Hats with points & corners…
1700s Europe saw the rise in popularity of the pointy, cornered hat. Military uniforms of the day began having more of an influence on the general public, first with the Tricorne (3 sides turned up & pinned), commonly known as a “cocked” hat and then later with the Bicorne (2 sides turned up & pinned).
Functionally, the Tricorne hat protected it’s wearer from both rain and sun quite well. There was a large variety of Tricorne sizes at the time, with the hats usually being made from animal fiber, beaver fur or wool felt and decorated with a collections of plumes (feathers). The Tricorne originated in Spain, when soldiers pinned the sides of their wide brimmed hats up so it didn’t interfere with their shouldered rifles. In France, King Louis XIV wore a highly stylized version of a Tricorne, driving their popularity to quickly spread throughout the civilian population of Europe. In America, five Presidents, from George Washington through to James Monroe, wore a Tricorne.

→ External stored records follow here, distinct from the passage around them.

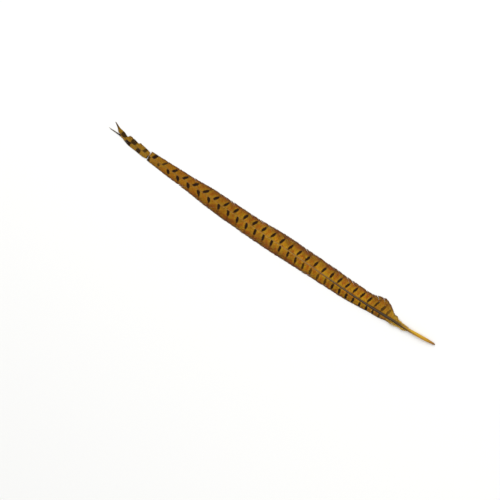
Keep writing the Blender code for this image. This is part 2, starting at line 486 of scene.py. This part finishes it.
def clumps(count, chance):
    """Each barb's clump number, and its place in its clump from -1 to 1."""
    number, within = np.empty(count, int), np.empty(count)
    first = 0
    while first < count:
        size = min(int(chance.integers(6, 17)), count - first)
        number[first:first + size] = number[first - 1] + 1 if first else 0
        within[first:first + size] = np.linspace(-1, 1, size) if size > 1 else 0
        first += size
    return number, within


def trace_bars(bars, places, out):
    """Where each point is in a web's pattern of bars, from its place and its distance out.

    The bars' number, counted on smoothly between them; the gap between them and half a bar's
    thickness in millimetres; how strongly they are coloured; and the place across a bar's
    length, from -1 to 1.
    """
    middle = smooth(bars["middle"], places)
    slant = np.tan(np.radians(smooth(bars["slant"], places)))
    level = millimetres(places + slant * (out - middle) - smooth(bars["shift"], places))
    gap = np.sqrt(np.maximum(bars["pitch"] ** 2 + 2 * bars["growth"] * (level - bars["first"]), 1))
    phase = (gap - bars["pitch"]) / bars["growth"]
    across = (out - middle) / smooth(bars["half_length"], places)
    half = millimetres(smooth(bars["half_thickness"], places))
    return phase, gap, smooth(bars["strength"], places), across, half


def grow_web(name, side, roots, edge, bars, seed, span, arch_edge=None, rows=8,
             spacing=BARB_SPACING, loose=1.0, parting=None):
    """Barbs from the roots out to the edge, side +1 for the left web and -1 for the right.

    span keeps only what lies between two places along the feather. arch_edge is where the web's
    arch would reach the table, if not at its edge. rows is for make_piece. loose scales the
    disorder. parting is how far out the last barb lies, by place, where the barbs leave the
    shaft's side.
    """
    # The draws that make each clump and each barb its own.
    chance = np.random.default_rng(seed)
    count = len(roots)
    number, within = clumps(count, chance)
    of_clump = chance.normal(size=(number[-1] + 1, 6))[number]
    of_barb = chance.normal(size=(count, 4))
    clump_shade = chance.random((number[-1] + 1, 2))[number, 0]
    roots = roots + 0.06 * spacing * of_barb[:, 0]
    start = smooth(SHAFT_SHOWS, roots) * 0.9
    usual = smooth(arch_edge or edge, roots + TIP_BEYOND_ROOT)
    leaves, lies = smooth(LEAVES, roots), smooth(LIES, roots)
    parted = np.where(of_clump[:, 5] > 1.5, PARTED_PINCH, 0)
    pinch = np.clip(PINCH + CLUMP_PINCH * of_clump[:, 0] + parted, 0, MOST_PINCH) * loose
    bend = loose * (CLUMP_BEND * of_clump[:, 1] + BARB_BEND * of_barb[:, 1])
    size = np.bincount(number)[number]

    def place_at(out):
        """The place along the feather at which each barb is this far out."""
        u = out / usual[:, None]
        grown = (out**2.5 - start[:, None] ** 2.5) / (2.5 * usual[:, None] ** 1.5)
        straight = leaves[:, None] * (out - start[:, None])
        gather = -within * size / 2 * spacing * pinch
        return (roots[:, None] + straight + (lies - leaves)[:, None] * grown
                + (bend + gather)[:, None] * np.clip(u, 0, 1.2) ** 3)

    # Each barb ends where it crosses the web's edge, give or take its clump's own length.
    uneven = CLUMP_LENGTH * of_clump[:, 2] + BARB_LENGTH * of_barb[:, 2] - CLUMP_POINT * within**2
    length = USUAL_LENGTH + loose * uneven
    ladder = start[:, None] + np.linspace(0, 1, 240) * (max(e[1] for e in edge) * 1.15)
    crossed = ladder - smooth(edge, place_at(ladder)) * length[:, None]
    crossed[:, -1] = 1
    first = np.argmax(crossed > 0, axis=1)
    pick = np.arange(count)
    before = np.maximum(first - 1, 0)
    share = -crossed[pick, before] / (crossed[pick, first] - crossed[pick, before])
    far = ladder[pick, before] + np.clip(share, 0, 1) * (ladder[pick, first] - ladder[pick, before])
    along = place_at(ladder)
    low = np.array([np.interp(span[0], a, o) for a, o in zip(along, ladder)])
    high = np.array([np.interp(span[1], a, o) for a, o in zip(along, ladder)])
    cut = high < far
    near, far = np.maximum(start, low), np.minimum(far, high - 0.0001 * np.abs(of_barb[:, 3]))
    keep = far - near > SHORTEST_BARB
    out = near[:, None] + (far - near)[:, None] * BARB_STATIONS

    # The last barbs are pressed together between the parting and the web's edge.
    places = place_at(out)
    if parting:
        rim = smooth(edge, places)
        last = np.interp(places, places[keep][-1], out[keep][-1])
        closer = (rim - np.maximum(smooth(parting, places), last)) / np.maximum(rim - last, 1e-5)
        out = rim - (rim - out) * np.clip(closer, 0.02, 1)
    # They follow the arch, a little up and down in slow waves and clump by clump.
    reach = smooth(arch_edge or edge, places)
    height = web_height(places, out, reach)
    u = np.clip(out / reach, 0, 1.1)
    wave = WAVE * (np.sin(places * 210 + seed) + 0.7 * np.sin(places * 390 + 2 * seed))
    lift = (CLUMP_LIFT * of_clump[:, 3] + BARB_LIFT * of_barb[:, 3])[:, None] * loose
    height += u**2 * (wave + lift + CLUMP_TWIST * of_clump[:, 4:5] * within[:, None])
    height = np.maximum(height, 0) + CLEARANCE
    bent = smooth(TIP_BEND, places) * (1 - ramp(out, 0.0008, 0.0030))  # only beside the shaft
    left = smooth(SHAFT_LEFT, places) - bent - MIDDLE_OF_WIDTH
    paths = np.stack([places - LENGTH / 2, left + side * out, height], -1)

    # Each barb is as wide as the gap to the next asks, and its flat sides lie along the web.
    slope = np.gradient(height, axis=1) / np.maximum(np.gradient(out, axis=1), 1e-6)
    up = unit(np.stack([np.zeros_like(slope), -side * np.clip(slope, -1.5, 1.5),
                        np.ones_like(slope)], -1))
    steps = leaves[:, None] + (lies - leaves)[:, None] * np.clip(out / usual[:, None], 0, 1) ** 1.5
    gathered = 1 - (pinch[:, None] * np.clip(u, 0, 1) ** 3)
    widths = spacing * OVERLAP / 2 / np.sqrt(1 + steps**2) * gathered
    blunt = np.where(cut, CUT, POINTED)[:, None]
    taper = 1 - (1 - blunt) * ramp(BARB_STATIONS, 0.962, 1.0)
    section = np.array(BARB_SECTION)
    section[:, 0] *= side
    under = np.array(BARB_UNDER)
    if side < 0:
        section, under = section[::-1], under[::-1]
    rings = sweep(paths, up, widths * taper, RIDGE * (0.5 + 0.5 * taper), section)
    rings[..., 2] = np.maximum(rings[..., 2], LOWEST)

    # What the finish needs to know at every corner.
    phase, gap, strength, across, half = trace_bars(bars, places, out)
    root = np.broadcast_to(roots[:, None], places.shape)
    barb_shade = 0.5 + 0.17 * of_barb[:, 1]

    def every_corner(*numbers):
        return np.stack(np.broadcast_arrays(*(n[..., None] for n in numbers)), -1)

    strand = np.broadcast_arrays(barb_shade[:, None, None], clump_shade[:, None, None],
                                 np.broadcast_to(under, (*places.shape, len(under))))
    facts = {
        "place": millimetres(every_corner(places, side * out, root)),
        "strand": np.stack(strand, -1),
        "bar": every_corner(phase, gap, strength),
        "spread": every_corner(across, half, u),
    }
    facts = {fact: values[keep] for fact, values in facts.items()}
    return make_piece(name, rings[keep], facts, rows=rows)


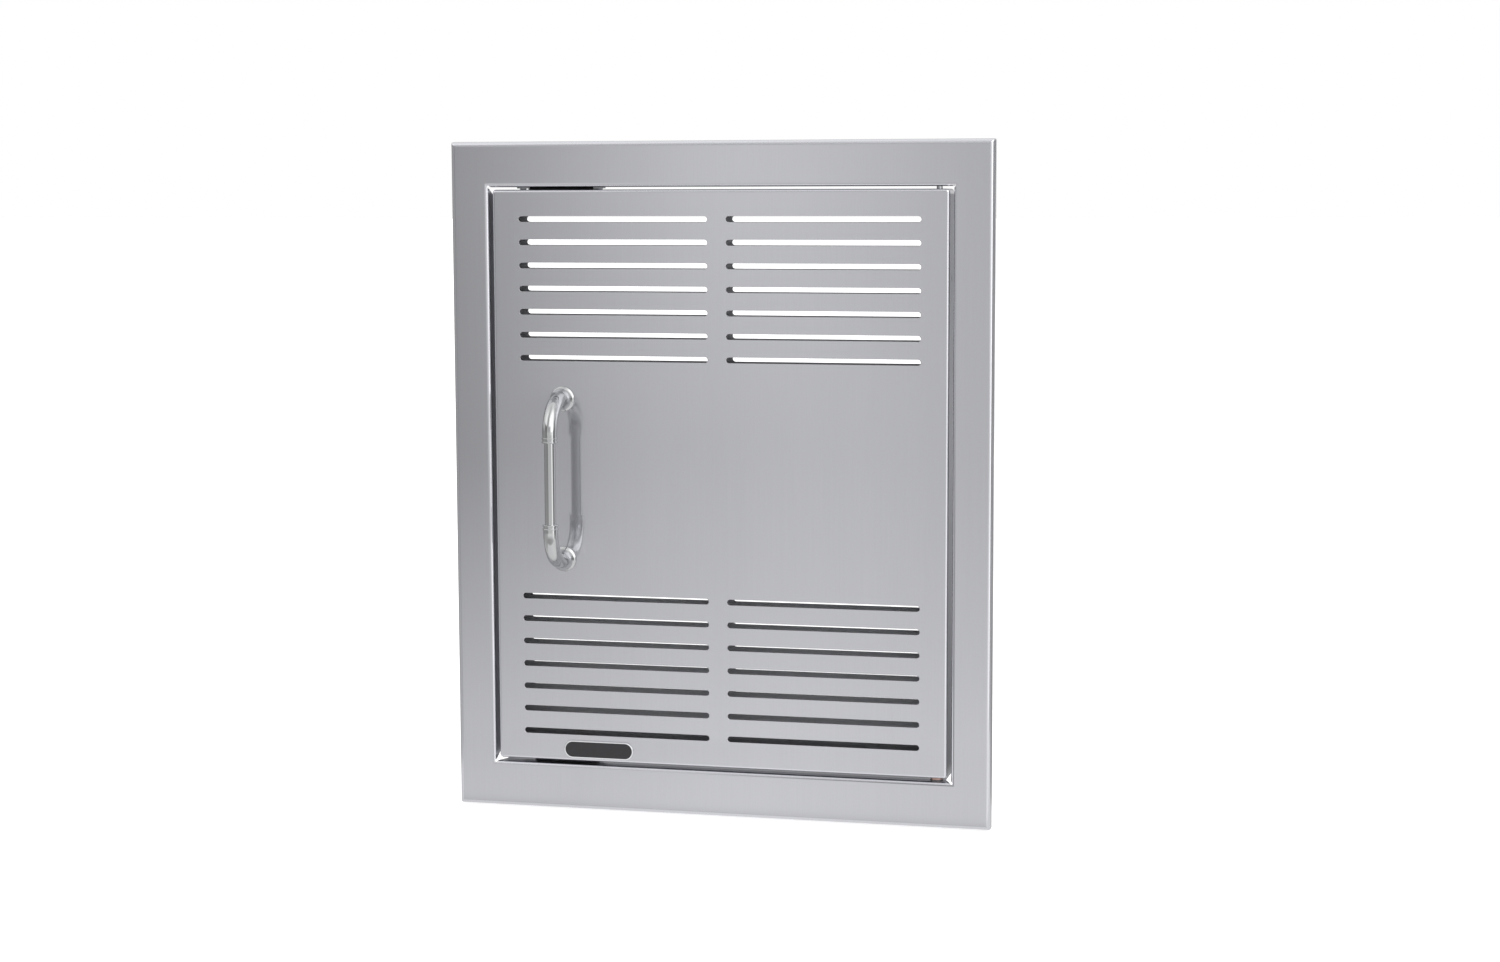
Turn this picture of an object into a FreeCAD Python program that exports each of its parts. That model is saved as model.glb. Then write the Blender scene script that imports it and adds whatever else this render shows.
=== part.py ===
import FreeCAD, Part
import math
import os
import sys

import Sketcher

# Vented access door for a barbecue island: folded frame, double-walled leaf on a
# fixed lower pin and a sprung upper pin, two magnetic catches, and a D-pull.
#
# +X to the right, +Y into the island, +Z up. The origin is the middle of the frame's
# bottom edge, on the plane of the wall that the frame's outer return seats against.
# The frame's face and the leaf's face lie at y = -lip_d.

V = FreeCAD.Vector
doc = FreeCAD.newDocument("access_door")
sheet = doc.addObject("Spreadsheet::Sheet", "Sizes")

SIZES = [
    # frame: one sheet, folded
    ("frame_w", 475.2),        # outside width
    ("frame_h", 584.5),        # outside height
    ("lip_d", 10.0),           # depth of the outer return, face to wall
    ("frame_t", 1.5),          # sheet thickness
    ("open_w", 406.8),         # clear opening between the jambs
    ("open_hgt", 505.4),
    ("open_z", 40.0),          # bottom margin under the opening
    ("jamb_d", 50.0),          # face to the jamb's rear edge
    ("bend_outer", 4.5),       # radius of the outer folded edge
    ("bend_inner", 3.5),       # radius of the bend round the opening
    ("bend_hidden", 1.0),      # and of its hidden side
    ("corner_r", 1.5),         # ground radius of the mitred corners
    ("relief_r", 1.1),         # bend relief at the opening's corners
    ("relief_off", 0.5),
    ("slit_w", 1.7),
    ("wall_trim0", 0.9),       # jamb walls stop short of one another: just behind the face
    ("wall_trim", 6.4),        # and from wall_trim_y to the rear
    ("wall_trim_y", 3.0),
    ("screw_hole_r", 2.25),    # screw holes in the side jambs
    ("screw_hole_y", 25.0),
    ("screw_span", 350.0),
    # leaf
    ("door_w", 400.0),
    ("door_h", 500.0),
    ("door_d", 25.0),
    ("door_t", 1.2),
    ("door_gap", 3.2),         # gap under the leaf
    ("door_bend", 2.8),
    ("liner_t", 1.0),
    ("liner_d", 10.0),
    ("liner_set", 0.2),        # liner face set in from the skin's rear edge
    ("liner_bend", 1.5),
    # vent slots
    ("slot_len", 168.0),
    ("slot_h", 5.0),
    ("slot_mid", 92.2),        # centre of a column from the centre line
    ("slot_pitch", 20.0),
    ("slot_low", 25.8),        # lowest row above the leaf's bottom edge
    ("slot_high", 354.8),      # lowest row of the upper group
    ("slot_rows", 7),
    # pivot line
    ("pivot_x", 190.3),
    ("pivot_back", 8.0),       # behind the leaf's face
    ("pin_r", 2.5),
    ("bush_r", 2.56),
    ("bush_hole_r", 4.0),
    ("bush_flange_r", 5.5),
    ("bush_flange_t", 1.2),
    ("washer_t", 2.0),
    ("washer_r", 5.25),
    ("guide_w", 16.0),         # guide channel of the sprung pin
    ("guide_len", 46.8),
    ("guide_dep", 10.2),
    ("guide_t", 1.5),
    ("lower_len", 26.3),       # channel of the fixed pin
    ("pin_up", 9.5),           # sprung pin above the leaf's top edge
    ("pin_down", 72.0),        # and below it
    ("pin_travel", 9.5),
    ("clip_t", 1.2),
    ("clip_r", 4.6),
    ("clip_down", 4.1),        # underside of the clip below the leaf's top edge
    ("spring_r", 3.9),
    ("spring_wire", 0.35),
    ("spring_turns", 9),
    ("knob_down", 62.0),       # knob stud below the leaf's top edge
    ("knob_r", 6.0),
    ("knob_len", 8.0),
    ("stud_r", 1.45),
    ("neck_r", 2.4),
    ("lower_pin_down", 8.6),
    # magnetic catches
    ("catch_x", -146.0),
    ("catch_y", 16.5),         # front plane of the pole plates
    ("block_w", 58.0),
    ("block_h", 14.0),
    ("block_d", 16.0),
    ("block_set", 0.6),
    ("magnet_w", 52.0),
    ("magnet_t", 6.0),
    ("pole_t", 1.2),
    ("pole_d", 12.0),
    ("saddle_t", 1.2),
    ("saddle_y", 2.0),
    ("saddle_d", 9.0),
    ("ear_long", 10.8),        # the strap's two ears
    ("ear_short", 7.6),
    ("ear_hole", 4.6),         # screw axis from each ear's end
    ("catch_screw_r", 1.5),
    ("strike_w", 74.0),
    ("strike_h", 13.0),
    ("strike_t", 1.5),
    ("strike_edge", 2.2),      # strike's outer edge in from the leaf's edge
    ("rivet_x", 33.0),
    ("rivet_r", 1.5),
    ("rivet_head", 2.9),
    # handle
    ("handle_x", -137.9),
    ("handle_z", 249.6),       # centre above the leaf's bottom edge
    ("handle_span", 140.0),
    ("stand_off", 38.7),
    ("elbow_bend", 28.7),
    ("elbow_r", 6.7),
    ("elbow_end_r", 6.4),
    ("foot_r", 11.0),
    ("foot_edge", 1.7),
    ("flare_out", 3.6),
    ("flare_y0", 2.4),
    ("flare_y1", 10.0),
    ("collar_at", 32.5),       # collar centre from the foot centre
    ("collar_len", 4.6),
    ("collar_r", 7.0),
    ("groove_r", 6.3),
    ("grip_r", 4.9),
    ("spigot_r", 3.5),
    ("spigot_len", 8.0),
    ("handle_screw_r", 2.05),
    ("handle_hole_r", 2.6),
    ("handle_bite", 8.0),
    # badge
    ("badge_x", -108.1),
    ("badge_z", 10.8),         # centre above the leaf's bottom edge
    ("badge_half", 23.6),
    ("badge_r", 7.75),
    ("badge_t", 1.8),
    ("badge_rim", 1.0),
    ("badge_recess", 0.7),
    ("badge_stud_x", 20.0),
    ("badge_stud_r", 1.2),
]
for row, (alias, value) in enumerate(SIZES, 1):
    sheet.set("A%d" % row, alias)
    sheet.set("B%d" % row, repr(value))
    sheet.setAlias("B%d" % row, alias)
doc.recompute()


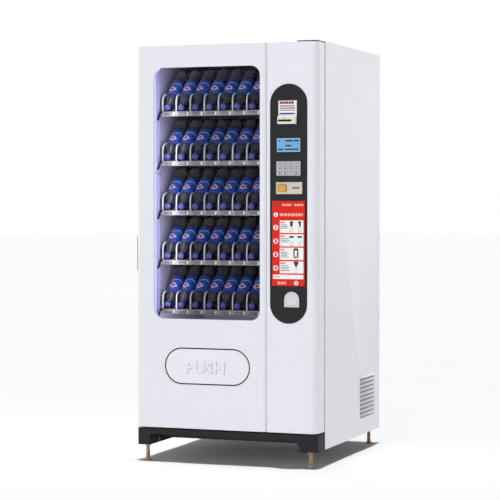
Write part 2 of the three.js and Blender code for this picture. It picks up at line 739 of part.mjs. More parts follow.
function coinMech() {
  const { x0, x1, y0, y1, z0, z1 } = COIN_MECH;
  addPart("coin_mech", box(x0, x1, y0, y1, z0, z1), "blackPaint");
}

// The coin return: an arched cup with a sprung flap across its mouth.
function coinReturn() {
  const { x0, x1, z0, z1, rim, wall, front, depth } = CUP;
  const onFascia = FASCIA.front - GAP;
  const ring = (inset, y0, y1) =>
    extrudeY(arch(x0 + inset, x1 - inset, z0 + inset, z1 - inset), y0, y1, 6);
  const bezel = ring(0, front, onFascia);
  const shell = ring(rim - 1.2 - wall, onFascia - 1, depth);
  const mouth = ring(rim, front - 5, front + 2.1);
  const cavity = ring(rim - 1.2, front + 2, depth - wall);
  addPart("coin_return_cup", cut(join(bezel, shell), mouth, cavity), "lightGrey");
  const flapFront = front + 0.8;
  const flap = ring(rim + CUP_FLAP.play, flapFront, flapFront + CUP_FLAP.thick);
  addPart("coin_return_flap", flap, "lightGrey");
}

// ---- delivery --------------------------------------------------------------------------------------
function deliveryBin() {
  const { x0, x1, y0, y1, z0, z1, doorFrom, doorTo } = BIN;
  const body = cut(
    box(x0, x1, y0, y1, z0, z1),
    box(x0 + SHEET, x1 - SHEET, y0 + SHEET, y1 - SHEET, z0 + SHEET, z1 + 5),
    box(x0 + SHEET, x1 - SHEET, y0 - 5, y0 + 5, doorFrom, doorTo),
  );
  addPart("delivery_bin", body, "blackPaint");
}

function deliveryFlap() {
  const { x0, x1, z0, z1, thick, pinY } = FLAP;
  const r = (z1 - z0) / 2;
  const plate = extrudeY(roundedRect(x0, x1, z0, z1, r), 0, thick, 10);
  const rail = box(x0 + r + 4, x1 - r - 4, thick - 1, pinY, z1 - 14, z1 - 8);
  const barrel = rod("x", 4, x1 - x0 - 2 * r, x0 + r, pinY, z1 - 11, 12);
  addPart("delivery_flap", join(plate, rail, barrel), "whitePaint");
}

function lockHandle() {
  const { y, z, length, width, x0, spindle } = LATCH;
  const x1 = -HALF_WIDTH - 0.6;
  const grip = roundedRect(y - width / 2, y + width / 2, z - length / 2, z + length / 2, 10);
  const body = join(
    extrudeX(grip, x0, x1, 3),
    rod("x", spindle, 24, x1 - 1, y, z, 16),
  );
  addPart("lock_handle", body, "grey");
}

// ---- assembly ----------------------------------------------------------------------------------------
sidePanel("side_panel_left", -1);
sidePanel("side_panel_right", 1);
topPanel();
backPanel();
basePan();
plinth();
feet();
hingePlates();
innerLiner();
for (let i = 0; i < TRAY.count; i += 1) {
  tray(i);
  priceRail(i);
}
airDuct();
evaporator();
compressor();
condenser();
condenserFan();
powerInlet();
doorSkin();
paymentPanel();
doorLiner();
doorGasket();
windowGlass();
windowFrame();
controlFascia();
billAcceptor();
display();
keypad();
coinPlate();
instructionPanel();
coinMech();
coinReturn();
deliveryBin();
deliveryFlap();
lockHandle();

// The footprint runs from the handle to the right louvres, and from the bill mouth to the back.
const footprint = {
  x0: LATCH.x0,
  x1: HALF_WIDTH + LOUVRE.hood - 0.5,
  y0: BILL.mouthFront,
  y1: DEPTH,
};
machine.position.set(
  -(footprint.x0 + footprint.x1) / 2,
  -(footprint.y0 + footprint.y1) / 2,
  0,
);

export default machine;
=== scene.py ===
"""The looks of a snack vending machine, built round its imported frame.

Shapes are drawn in design millimetres: x to the right from the middle of the door, y from the door's
face into the machine, z up from the floor. A piece's mesh is moved to the row frame, in metres, when
it is made.
"""

import json
import math
import random
from collections import namedtuple

import bmesh
import bpy
from mathutils import Matrix, Vector

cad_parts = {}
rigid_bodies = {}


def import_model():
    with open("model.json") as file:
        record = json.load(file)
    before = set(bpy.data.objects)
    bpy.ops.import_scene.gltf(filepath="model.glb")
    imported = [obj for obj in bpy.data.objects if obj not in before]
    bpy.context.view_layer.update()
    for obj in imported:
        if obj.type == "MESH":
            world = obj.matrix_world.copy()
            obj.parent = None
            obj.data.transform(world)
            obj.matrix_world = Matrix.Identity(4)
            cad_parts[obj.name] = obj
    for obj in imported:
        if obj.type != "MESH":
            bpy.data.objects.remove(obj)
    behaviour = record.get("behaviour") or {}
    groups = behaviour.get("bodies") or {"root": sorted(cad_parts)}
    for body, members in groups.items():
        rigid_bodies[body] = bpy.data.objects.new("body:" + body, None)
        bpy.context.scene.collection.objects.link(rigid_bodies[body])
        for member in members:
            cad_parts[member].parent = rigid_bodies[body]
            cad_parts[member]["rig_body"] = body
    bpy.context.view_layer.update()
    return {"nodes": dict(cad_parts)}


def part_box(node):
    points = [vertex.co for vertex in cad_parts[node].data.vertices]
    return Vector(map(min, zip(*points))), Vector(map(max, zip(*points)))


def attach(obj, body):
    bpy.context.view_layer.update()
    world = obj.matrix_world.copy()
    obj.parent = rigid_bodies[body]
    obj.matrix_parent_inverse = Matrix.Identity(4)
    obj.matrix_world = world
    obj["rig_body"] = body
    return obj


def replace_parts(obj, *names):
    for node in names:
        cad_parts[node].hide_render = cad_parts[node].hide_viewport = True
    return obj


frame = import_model()
RANDOM = random.Random(11)

# ---- the design frame, found from the door -----------------------------------------------------
HALF_WIDTH = 445.5
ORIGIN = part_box("door_skin")[0] + Vector((HALF_WIDTH / 1000, 0, 0))
ORIGIN.z = 0
PLACE = Matrix.Translation(ORIGIN) @ Matrix.Scale(0.001, 4)

Span = namedtuple("Span", "x0 x1 y0 y1 z0 z1")


def span(node):
    """The box of a CAD node in design millimetres."""
    low, high = (PLACE.inverted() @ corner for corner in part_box(node))
    return Span(low.x, high.x, low.y, high.y, low.z, high.z)


def body_of(node):
    return frame["nodes"][node]["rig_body"]


# ---- sizes that the boxes of the CAD nodes don't give, in design millimetres ---------------------
SEAM_RADIUS, DOOR_LEFT_RADIUS, DOOR_RIGHT_RADIUS = 20, 20, 35
SHEET = 2.0  # the door skins' metal
WINDOW_RADIUS = 45
FRAME_STEP = 3.6  # from the window's opening out to its frame's
FLAP_GAP = 3.4
BILL_BOTTOM, BILL_MOUTH, BILL_TOP = 1568, 1604, 1674.2  # the bill unit's front; its works are taller
BILL_SLOT_LOW, BILL_SLOT_HIGH = 1578.4, 1588.6

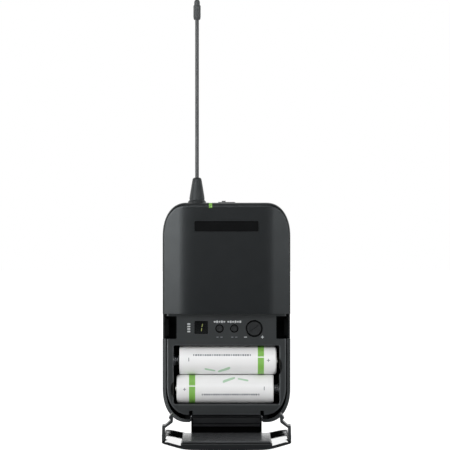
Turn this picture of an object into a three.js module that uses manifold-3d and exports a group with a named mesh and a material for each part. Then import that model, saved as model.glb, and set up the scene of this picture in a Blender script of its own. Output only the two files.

The Bicorne hat was made famous by Napoleon Bonaparte, who wore the hat side-to-side “athwart” style. British Navy officers wore their Bicornes with its ends pointing fore-and-aft which became the norm into the 1800s. Some military units, such as the Austrian army, continued to wear the tricorne through the early 1800s, while the Bicorne survived in European military dress uniforms until the early 1900s.